I bring all this up because sports, more than at any other time I can remember, have become deeply, almost obsessively preoccupied with youth. NBA teams are losing entire season schedules on purpose, so they can position themselves to draft 18-year-old Zion Williamson (or 19-year-old Ja Morant). The NFL draft has dominated so many SportsCenter episodes this winter and spring, you’d think the sport was actually in season. Major League Baseball — whose National League Rookie of the Year runner-up last season didn’t turn 20 until the season was over; as a point of comparison, Mariano Rivera didn’t make his MLB debut until he was 25 — now values young players over veterans so much that it might just be moving toward a labor Armageddon in a few years. Annually for the last five years, I’ve written a Top Ten Oldest Players in Baseball right before the season started. Five years ago there were nine players 39 or older; today there are only three. By next year, I bet there will be none.
That sports are getting dramatically, exponentially younger is not an academic concern, or one whose only effects are on the egos of the middle-aged. As sports have become more analytical and more reliant on enhanced biometric evaluation tools, they’ve become more focused on pure athletic skill — power, speed, strength — and less on guile, strategy, and experience … you know, those things that have been the backbone of every sports narrative for about 10,000 years. Teams and players, in all sports, have become more efficient and specialized; the management of a team is not particularly different from the management of a hedge fund at this point. But fans watch sports to be inspired, not to watch a hedge fund be efficiently managed. The popular imagination has always deified the grizzled veteran or the wizened grump with decades of experience and a few tricks up his sleeve, from Crash Davis to Jimmy Dugan to Norman Dale to Reggie Dunlop. But those sorts of guys are being phased out of sports today; young wonks who can interpret data and transfer it to the field are all the rage now. In the NBA, an open-floor game that emphasizes athleticism, this can be glorious to watch; in baseball, it’s mostly just a lot of young guys trying to hit homers or (more likely) striking out trying.

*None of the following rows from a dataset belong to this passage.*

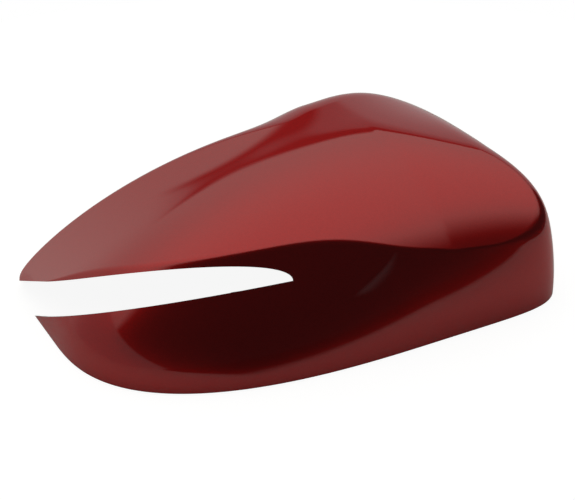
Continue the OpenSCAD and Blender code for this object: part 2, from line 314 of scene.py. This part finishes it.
def wall_share(s, a, inset, t):
    """Plan position, crown height there, and height of the wall as a share of it; t is 0 at the rim."""
    pole_x, pole_y = pole(s)
    rim = reach(s, a, inset)
    x = pole_x + rim * (1 - t * t) * np.cos(a)
    y = pole_y + rim * (1 - t * t) * np.sin(a)
    leaning = lean(s, a, inset)
    slope = np.sqrt(np.maximum(leaning / (rim - leaning) * (1 - t * t), 1e-12))
    top = inset_crown(s, x, y, inset)
    return x, y, top, s.lean_height * t / slope / top


def skin(s, a, inset, t):
    """Points of the skin at angle a, drawn in by an inset; t runs from 0 at the rim to 1 at the pole."""
    x, y, top, r = wall_share(s, a, inset, t)
    soft = softness(s, a)
    height = np.minimum(r, 1) - soft / 6 * np.maximum(1 - np.abs(r - 1) / soft, 0) ** 3
    return np.stack([x, y, top * height], axis=-1)


def search(a, not_reached):
    """Values of t, one for each angle, at which a rising quantity is reached."""
    low, high = np.zeros_like(a), np.full_like(a, 0.9999)
    for _ in range(30):
        t = (low + high) / 2
        below = not_reached(t)
        low, high = np.where(below, t, low), np.where(below, high, t)
    return (low + high) / 2


def find_share(s, a, inset, wanted):
    """Value of t at which the wall reaches a share of the crown."""
    return search(a, lambda t: wall_share(s, a, inset, t)[3] < wanted)


def find_height(s, a, inset, z):
    """Value of t at which a skin passes a height over the rim."""
    return search(a, lambda t: skin(s, a, inset, t)[:, 2] < z)


def column_angles(s, columns):
    """Angles of the columns, closer together at both ends of the cap; the last repeats the first."""
    a = np.linspace(0, 2 * math.pi, columns + 1)
    return np.unwrap(np.arctan2(s.rim_front * np.sin(a), s.rim_outboard * np.cos(a)))


def skin_rows(s, a, inset, foot, counts):
    """Rows of points of a skin from a foot height to the pole; the rows follow the crease."""
    soft = softness(s, a)
    start = find_height(s, a, inset, foot)
    marks = [start]
    for wanted in (1 - soft, 1 + 0 * a, 1 + soft):
        marks.append(np.maximum(find_share(s, a, inset, wanted), marks[-1] + 1e-4))
    marks.append(np.ones_like(a))
    rows = []
    for low, high, n in zip(marks, marks[1:], counts):
        rows += [skin(s, a, inset, low + (high - low) * i / n) for i in range(n)]
    return rows + [skin(s, a, inset, marks[-1])]


def skin_normals(s, points, inset):
    """Outward directions of a skin at points on it."""
    pole_x, pole_y = pole(s)
    x, y = points[:, 0] - pole_x, points[:, 1] - pole_y
    a = np.arctan2(y, x)
    t = np.sqrt(np.clip(1 - np.hypot(x, y) / reach(s, a, inset), 0, 1))
    step = 1e-5
    t = np.clip(t, step, 1 - 1e-3)
    along = skin(s, a + step, inset, t) - skin(s, a - step, inset, t)
    up = skin(s, a, inset, t + step) - skin(s, a, inset, t - step)
    normals = np.cross(along, up)
    return normals / np.linalg.norm(normals, axis=1)[:, None]


# Mesh helpers


def start_fresh():
    """Leaves edit mode and deselects everything."""
    if bpy.context.object and bpy.context.object.mode != "OBJECT":
        bpy.ops.object.mode_set(mode="OBJECT")
    bpy.ops.object.select_all(action="DESELECT")


def pick(piece):
    """Makes one piece the only selected and active one."""
    start_fresh()
    piece.select_set(True)
    bpy.context.view_layer.objects.active = piece


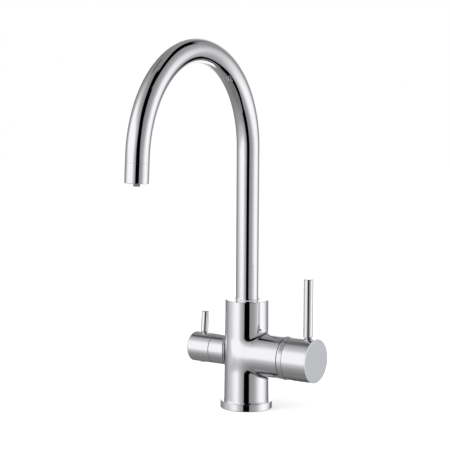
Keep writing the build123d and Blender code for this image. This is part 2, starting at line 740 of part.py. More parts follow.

The sport this may have affected most profoundly is golf. Golf has benefited from the helpful illusion that the sport the professionals play bears some resemblance to the one all those duffers are playing on Saturdays while riding around and drinking Bud Lights. (Thus, the eternal popularity of cigarette-smoking, Jack Daniels–swigging, beer-gutted John Daly, still more famous in this country than most of the sport’s greatest players.) But the biomechanical training revolution Tiger Woods started has turned a sport that was once about intestinal fortitude and emotional control into just another pure power sport like everything else. To even be competitive in golf, you have to smash the ball off the tee. Currently, 46 golfers average more than 300 yards on their drives; in the year 2002, that number was one. Players now hit like the young, hyperspecialized monsters they are, and the normal fan cannot relate. When you’re duffing at your local public course, you are literally not playing the same sport. And the game’s popularity has undeniably suffered.
But then again: How could it not? Fans grew up dreaming of being famous sports stars, but the way training has become so professionalized at such a young age, today’s athletes never get to grow up at all. If you’re dreaming of what it might be like to a star, frankly, it’s already too late for you: You’re already behind. The idea of the plucky, overlooked underdog loses any connection to reality — there are no underdogs when our elite athletes are groomed to be as specialized as possible as early as possible. What can you believe in, or invest in, when it’s an endless succession of Next Big Things?
As our sports get younger, they get even more and more removed from our everyday existence. The problem now is not the Wooderson issue of the rest of us getting older while baseball players stay the same age; players today aren’t even staying that age anymore. On Sunday afternoon, Toronto Blue Jays reliever Elvis Luciano made his Major League debut. His appearance wasn’t worthy of much note, except for one thing: At 19 years and 44 days old, he became the first MLB player to be born in the 2000s. If that makes you feel impossibly old, fret not: Luciano will be the old man himself, soon enough.